Every line below should be repeated exactly.

-- Start --

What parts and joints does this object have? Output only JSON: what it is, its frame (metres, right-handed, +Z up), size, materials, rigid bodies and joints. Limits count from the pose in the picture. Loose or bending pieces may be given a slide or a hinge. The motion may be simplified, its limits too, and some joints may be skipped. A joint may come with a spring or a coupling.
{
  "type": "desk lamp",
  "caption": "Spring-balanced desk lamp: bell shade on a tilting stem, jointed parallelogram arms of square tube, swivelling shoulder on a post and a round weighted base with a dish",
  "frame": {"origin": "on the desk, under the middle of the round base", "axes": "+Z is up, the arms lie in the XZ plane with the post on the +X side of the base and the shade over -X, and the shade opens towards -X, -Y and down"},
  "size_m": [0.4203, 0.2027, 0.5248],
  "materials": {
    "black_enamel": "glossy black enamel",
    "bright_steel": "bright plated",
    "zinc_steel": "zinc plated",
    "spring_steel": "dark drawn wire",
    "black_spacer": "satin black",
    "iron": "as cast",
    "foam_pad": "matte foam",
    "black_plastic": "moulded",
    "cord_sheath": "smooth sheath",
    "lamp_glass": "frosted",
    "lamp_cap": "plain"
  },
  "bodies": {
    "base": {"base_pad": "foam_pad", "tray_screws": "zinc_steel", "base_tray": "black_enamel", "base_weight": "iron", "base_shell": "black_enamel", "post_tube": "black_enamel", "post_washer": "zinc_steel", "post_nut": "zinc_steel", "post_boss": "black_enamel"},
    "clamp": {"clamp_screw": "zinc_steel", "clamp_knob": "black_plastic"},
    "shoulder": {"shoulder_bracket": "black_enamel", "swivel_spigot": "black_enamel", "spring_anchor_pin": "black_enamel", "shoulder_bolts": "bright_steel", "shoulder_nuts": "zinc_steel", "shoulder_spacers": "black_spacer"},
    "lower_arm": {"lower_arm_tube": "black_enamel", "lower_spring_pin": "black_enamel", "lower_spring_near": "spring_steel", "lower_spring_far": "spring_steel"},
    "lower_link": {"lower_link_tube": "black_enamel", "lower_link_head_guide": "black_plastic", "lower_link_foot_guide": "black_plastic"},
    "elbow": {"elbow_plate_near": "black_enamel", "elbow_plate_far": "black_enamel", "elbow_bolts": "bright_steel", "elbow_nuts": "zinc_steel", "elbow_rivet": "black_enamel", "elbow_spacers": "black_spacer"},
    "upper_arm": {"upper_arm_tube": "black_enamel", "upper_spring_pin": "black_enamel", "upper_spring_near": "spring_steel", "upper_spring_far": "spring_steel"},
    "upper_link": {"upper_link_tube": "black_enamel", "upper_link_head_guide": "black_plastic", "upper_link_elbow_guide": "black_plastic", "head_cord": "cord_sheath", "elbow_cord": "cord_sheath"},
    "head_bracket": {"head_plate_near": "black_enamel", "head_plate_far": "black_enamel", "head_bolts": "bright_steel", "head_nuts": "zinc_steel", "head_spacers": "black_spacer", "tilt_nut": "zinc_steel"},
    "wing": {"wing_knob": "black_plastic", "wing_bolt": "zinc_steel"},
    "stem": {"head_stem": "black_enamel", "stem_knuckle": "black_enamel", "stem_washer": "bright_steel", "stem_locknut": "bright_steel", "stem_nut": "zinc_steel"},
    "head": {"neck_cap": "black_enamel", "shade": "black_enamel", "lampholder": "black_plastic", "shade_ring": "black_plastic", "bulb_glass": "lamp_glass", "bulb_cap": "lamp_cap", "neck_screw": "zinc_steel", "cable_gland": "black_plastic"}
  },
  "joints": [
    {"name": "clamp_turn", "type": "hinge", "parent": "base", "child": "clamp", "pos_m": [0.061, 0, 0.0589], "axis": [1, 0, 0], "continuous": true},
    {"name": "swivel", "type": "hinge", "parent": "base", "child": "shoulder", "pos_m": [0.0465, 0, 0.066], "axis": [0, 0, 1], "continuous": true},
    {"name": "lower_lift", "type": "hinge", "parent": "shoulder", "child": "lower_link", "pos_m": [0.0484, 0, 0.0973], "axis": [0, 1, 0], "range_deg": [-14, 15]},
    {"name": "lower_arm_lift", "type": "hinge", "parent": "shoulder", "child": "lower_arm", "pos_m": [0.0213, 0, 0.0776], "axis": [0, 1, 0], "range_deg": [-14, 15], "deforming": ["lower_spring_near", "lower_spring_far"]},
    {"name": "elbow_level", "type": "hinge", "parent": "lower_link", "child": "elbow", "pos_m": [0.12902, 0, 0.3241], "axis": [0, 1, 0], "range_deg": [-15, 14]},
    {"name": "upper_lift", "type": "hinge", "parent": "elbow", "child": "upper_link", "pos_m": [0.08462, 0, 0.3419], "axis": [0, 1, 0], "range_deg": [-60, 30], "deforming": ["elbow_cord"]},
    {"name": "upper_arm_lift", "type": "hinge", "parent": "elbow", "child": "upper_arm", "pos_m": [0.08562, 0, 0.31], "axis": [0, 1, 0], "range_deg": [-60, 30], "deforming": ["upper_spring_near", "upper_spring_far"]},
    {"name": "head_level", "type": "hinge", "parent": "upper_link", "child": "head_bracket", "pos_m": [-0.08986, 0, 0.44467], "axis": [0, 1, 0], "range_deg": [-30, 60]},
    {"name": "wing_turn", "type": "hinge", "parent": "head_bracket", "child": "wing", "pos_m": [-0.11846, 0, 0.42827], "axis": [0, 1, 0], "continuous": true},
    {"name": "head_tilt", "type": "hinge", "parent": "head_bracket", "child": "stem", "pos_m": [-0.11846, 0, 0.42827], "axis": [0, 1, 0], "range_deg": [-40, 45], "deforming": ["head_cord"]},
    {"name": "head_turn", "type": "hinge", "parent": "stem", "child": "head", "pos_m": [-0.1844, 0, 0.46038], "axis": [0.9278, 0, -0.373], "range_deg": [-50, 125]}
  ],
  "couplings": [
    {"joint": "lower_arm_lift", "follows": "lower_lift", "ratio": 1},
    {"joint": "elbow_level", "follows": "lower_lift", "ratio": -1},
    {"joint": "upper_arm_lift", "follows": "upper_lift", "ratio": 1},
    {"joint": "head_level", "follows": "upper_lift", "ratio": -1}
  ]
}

-- End --

EXERCISE SOLUTION:
What parts and joints does this object have? Output only JSON: what it is, its frame (metres, right-handed, +Z up), size, materials, rigid bodies and joints. Limits count from the pose in the picture. Loose or bending pieces may be given a slide or a hinge. The motion may be simplified, its limits too, and some joints may be skipped. A joint may come with a spring or a coupling.
{
  "type": "desk lamp",
  "caption": "Spring-balanced desk lamp: bell shade on a tilting stem, jointed parallelogram arms of square tube, swivelling shoulder on a post and a round weighted base with a dish",
  "frame": {"origin": "on the desk, under the middle of the round base", "axes": "+Z is up, the arms lie in the XZ plane with the post on the +X side of the base and the shade over -X, and the shade opens towards -X, -Y and down"},
  "size_m": [0.4203, 0.2027, 0.5248],
  "materials": {
    "black_enamel": "glossy black enamel",
    "bright_steel": "bright plated",
    "zinc_steel": "zinc plated",
    "spring_steel": "dark drawn wire",
    "black_spacer": "satin black",
    "iron": "as cast",
    "foam_pad": "matte foam",
    "black_plastic": "moulded",
    "cord_sheath": "smooth sheath",
    "lamp_glass": "frosted",
    "lamp_cap": "plain"
  },
  "bodies": {
    "base": {"base_pad": "foam_pad", "tray_screws": "zinc_steel", "base_tray": "black_enamel", "base_weight": "iron", "base_shell": "black_enamel", "post_tube": "black_enamel", "post_washer": "zinc_steel", "post_nut": "zinc_steel", "post_boss": "black_enamel"},
    "clamp": {"clamp_screw": "zinc_steel", "clamp_knob": "black_plastic"},
    "shoulder": {"shoulder_bracket": "black_enamel", "swivel_spigot": "black_enamel", "spring_anchor_pin": "black_enamel", "shoulder_bolts": "bright_steel", "shoulder_nuts": "zinc_steel", "shoulder_spacers": "black_spacer"},
    "lower_arm": {"lower_arm_tube": "black_enamel", "lower_spring_pin": "black_enamel", "lower_spring_near": "spring_steel", "lower_spring_far": "spring_steel"},
    "lower_link": {"lower_link_tube": "black_enamel", "lower_link_head_guide": "black_plastic", "lower_link_foot_guide": "black_plastic"},
    "elbow": {"elbow_plate_near": "black_enamel", "elbow_plate_far": "black_enamel", "elbow_bolts": "bright_steel", "elbow_nuts": "zinc_steel", "elbow_rivet": "black_enamel", "elbow_spacers": "black_spacer"},
    "upper_arm": {"upper_arm_tube": "black_enamel", "upper_spring_pin": "black_enamel", "upper_spring_near": "spring_steel", "upper_spring_far": "spring_steel"},
    "upper_link": {"upper_link_tube": "black_enamel", "upper_link_head_guide": "black_plastic", "upper_link_elbow_guide": "black_plastic", "head_cord": "cord_sheath", "elbow_cord": "cord_sheath"},
    "head_bracket": {"head_plate_near": "black_enamel", "head_plate_far": "black_enamel", "head_bolts": "bright_steel", "head_nuts": "zinc_steel", "head_spacers": "black_spacer", "tilt_nut": "zinc_steel"},
    "wing": {"wing_knob": "black_plastic", "wing_bolt": "zinc_steel"},
    "stem": {"head_stem": "black_enamel", "stem_knuckle": "black_enamel", "stem_washer": "bright_steel", "stem_locknut": "bright_steel", "stem_nut": "zinc_steel"},
    "head": {"neck_cap": "black_enamel", "shade": "black_enamel", "lampholder": "black_plastic", "shade_ring": "black_plastic", "bulb_glass": "lamp_glass", "bulb_cap": "lamp_cap", "neck_screw": "zinc_steel", "cable_gland": "black_plastic"}
  },
  "joints": [
    {"name": "clamp_turn", "type": "hinge", "parent": "base", "child": "clamp", "pos_m": [0.061, 0, 0.0589], "axis": [1, 0, 0], "continuous": true},
    {"name": "swivel", "type": "hinge", "parent": "base", "child": "shoulder", "pos_m": [0.0465, 0, 0.066], "axis": [0, 0, 1], "continuous": true},
    {"name": "lower_lift", "type": "hinge", "parent": "shoulder", "child": "lower_link", "pos_m": [0.0484, 0, 0.0973], "axis": [0, 1, 0], "range_deg": [-14, 15]},
    {"name": "lower_arm_lift", "type": "hinge", "parent": "shoulder", "child": "lower_arm", "pos_m": [0.0213, 0, 0.0776], "axis": [0, 1, 0], "range_deg": [-14, 15], "deforming": ["lower_spring_near", "lower_spring_far"]},
    {"name": "elbow_level", "type": "hinge", "parent": "lower_link", "child": "elbow", "pos_m": [0.12902, 0, 0.3241], "axis": [0, 1, 0], "range_deg": [-15, 14]},
    {"name": "upper_lift", "type": "hinge", "parent": "elbow", "child": "upper_link", "pos_m": [0.08462, 0, 0.3419], "axis": [0, 1, 0], "range_deg": [-60, 30], "deforming": ["elbow_cord"]},
    {"name": "upper_arm_lift", "type": "hinge", "parent": "elbow", "child": "upper_arm", "pos_m": [0.08562, 0, 0.31], "axis": [0, 1, 0], "range_deg": [-60, 30], "deforming": ["upper_spring_near", "upper_spring_far"]},
    {"name": "head_level", "type": "hinge", "parent": "upper_link", "child": "head_bracket", "pos_m": [-0.08986, 0, 0.44467], "axis": [0, 1, 0], "range_deg": [-30, 60]},
    {"name": "wing_turn", "type": "hinge", "parent": "head_bracket", "child": "wing", "pos_m": [-0.11846, 0, 0.42827], "axis": [0, 1, 0], "continuous": true},
    {"name": "head_tilt", "type": "hinge", "parent": "head_bracket", "child": "stem", "pos_m": [-0.11846, 0, 0.42827], "axis": [0, 1, 0], "range_deg": [-40, 45], "deforming": ["head_cord"]},
    {"name": "head_turn", "type": "hinge", "parent": "stem", "child": "head", "pos_m": [-0.1844, 0, 0.46038], "axis": [0.9278, 0, -0.373], "range_deg": [-50, 125]}
  ],
  "couplings": [
    {"joint": "lower_arm_lift", "follows": "lower_lift", "ratio": 1},
    {"joint": "elbow_level", "follows": "lower_lift", "ratio": -1},
    {"joint": "upper_arm_lift", "follows": "upper_lift", "ratio": 1},
    {"joint": "head_level", "follows": "upper_lift", "ratio": -1}
  ]
}